FIU coach Rick Pitino figured Middle Tennessee State would make a second-half run after the Panthers led by 17 at halftime Thursday at U.S. Century Bank Arena.
And the Blue Raiders did.
Pitino figured Middle Tennessee, inbounding the ball with nine-tenths of a second left and the game tied, would run a sort of alley-oop, one-touch jumper to Hialeah High graduate Shawn Jones.
And it did.
Jones, based on practice, didn’t know if the play would work. It did. And so FIU did lose 66-64 after holding a 20-point, first-half lead.
“We knew the play,” Pitino said. “They’ve just got taller, more athletic people than we do.”
The 6-8 Jones cut into the lane, then rose above 6-9 FIU freshman Jerome Frink to cradle the ball for a blink before sending it at the hoop from about 10 feet.
As the ball settled in, the only sound in the arena came from the Middle Tennessee contingent, which included Jones’ family, high school friends and coaches.
“When Coach [Kermit] Davis made the call, it was funny because I never converted the play,” Jones said. “That was the first time I actually converted that play. So, good screen from Raymond Cintron and good pass from Bruce Massey. I just made a play on the ball.”
FIU dropped to 11-10 overall and 6-6 in the Sun Belt. Middle Tennessee improved to 19-4, 11-1 in the conference.

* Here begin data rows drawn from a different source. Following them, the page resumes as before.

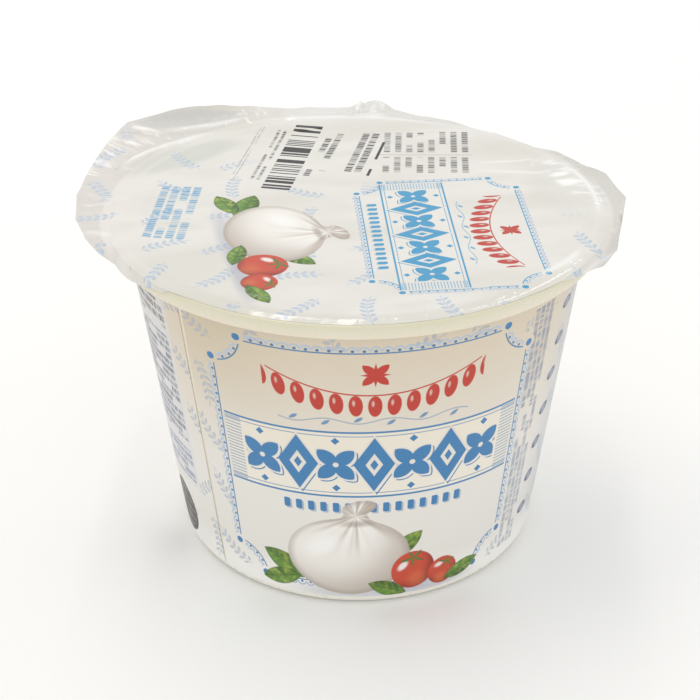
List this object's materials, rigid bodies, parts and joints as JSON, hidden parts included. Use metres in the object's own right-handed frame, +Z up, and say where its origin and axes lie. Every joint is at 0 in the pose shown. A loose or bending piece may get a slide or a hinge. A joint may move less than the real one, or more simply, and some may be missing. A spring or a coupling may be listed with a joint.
{
  "type": "sealed tub of burrata",
  "caption": "Sealed plastic tub of soft fresh cheese: tapered cup with a flat rim, a printed wrap label and a thin film lid with a peel tab.",
  "frame": {"origin": "centre of the cup's base, on the surface it stands on", "axes": "+Z up along the cup's axis, -Y towards the front of the label, the film's peel tab at the back left (-X, +Y)"},
  "size_m": [0.1066, 0.1009, 0.0721],
  "materials": {
    "tub": "satin translucent moulded plastic, natural cream",
    "label": "coated printed paper, cream with blue print",
    "lid": "glossy heat-sealed printed film with a clear margin"
  },
  "bodies": {
    "root": {"tub": "tub", "label": "label", "lid": "lid"}
  },
  "joints": []
}
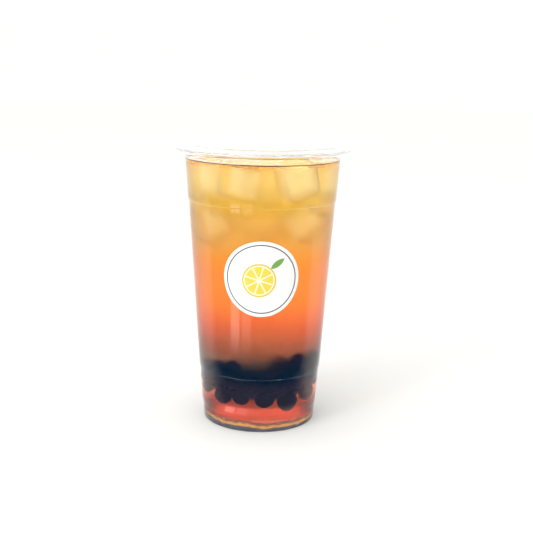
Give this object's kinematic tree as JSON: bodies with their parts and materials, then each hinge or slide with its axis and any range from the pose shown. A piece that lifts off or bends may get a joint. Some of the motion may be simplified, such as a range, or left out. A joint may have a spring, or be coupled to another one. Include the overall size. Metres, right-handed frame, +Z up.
{
  "type": "bubble tea",
  "caption": "Clear tapered plastic cup with a flat press-on lid, filled with iced fruit tea over a heap of dark tapioca pearls, with a round sticker in front.",
  "frame": {"origin": "the middle of the foot ring, on the surface that the cup stands on", "axes": "+Z is up along the cup's axis; the sticker faces -Y; +X is to the right when looking at the sticker"},
  "size_m": [0.0992, 0.0992, 0.1611],
  "materials": {
    "cup_plastic": "clear thin plastic sheet, glossy",
    "lid_plastic": "clear thin plastic sheet, glossy",
    "tea": "clear liquid, amber above and red-orange below",
    "tapioca": "smooth, wet and glossy, near black",
    "sticker": "white coated paper, satin"
  },
  "bodies": {
    "root": {"cup": "cup_plastic", "lid": "lid_plastic", "drink": "tea", "pearls": "tapioca", "label": "sticker"}
  },
  "joints": []
}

“They’re a very good team,” Pitino said. “We knew they’d come back.”
The shooting numbers tell the difference in the two halves. Not the free throw shooting, a borderline embarrassment for both teams: FIU was 9 of 15; Middle Tennessee went 10 of 19.
But the field goal shooting percentages summarized the game well.
In the first half, the Panthers shot 46.7 percent from the field and 60 percent from three-point range.
That will leave most teams far up the track, even more so when the trailing team gets held to 26.9 percent shooting and forced into 13 turnovers.
The second half saw Middle Tennessee shoot 63.7 percent from the field, including a perfect 5 for 5 on three-pointers, and get forced into only six turnovers. Meanwhile, FIU shot three-pointers half as well, at 30 percent, as part of 37.5 percent shooting in the second 20 minutes.
Or, as Pitino said: “We played defense in the first half; we didn’t play defense in the second half.”
Also, FIU kept swinging for the way-behind-the-arc knockout shots that landed in the first half, but the ones that usually aren’t reliable enough to stay with for an entire game.
“Malik [Smith] shot a three in transition that was ridiculous, and Marco [Porchez Jimenez] shot a three in transition that was ridiculous,” Pitino said. “And we’ve addressed that over the last week. We really worked on that, [playing] with time and score. They didn’t learn the lesson, apparently.”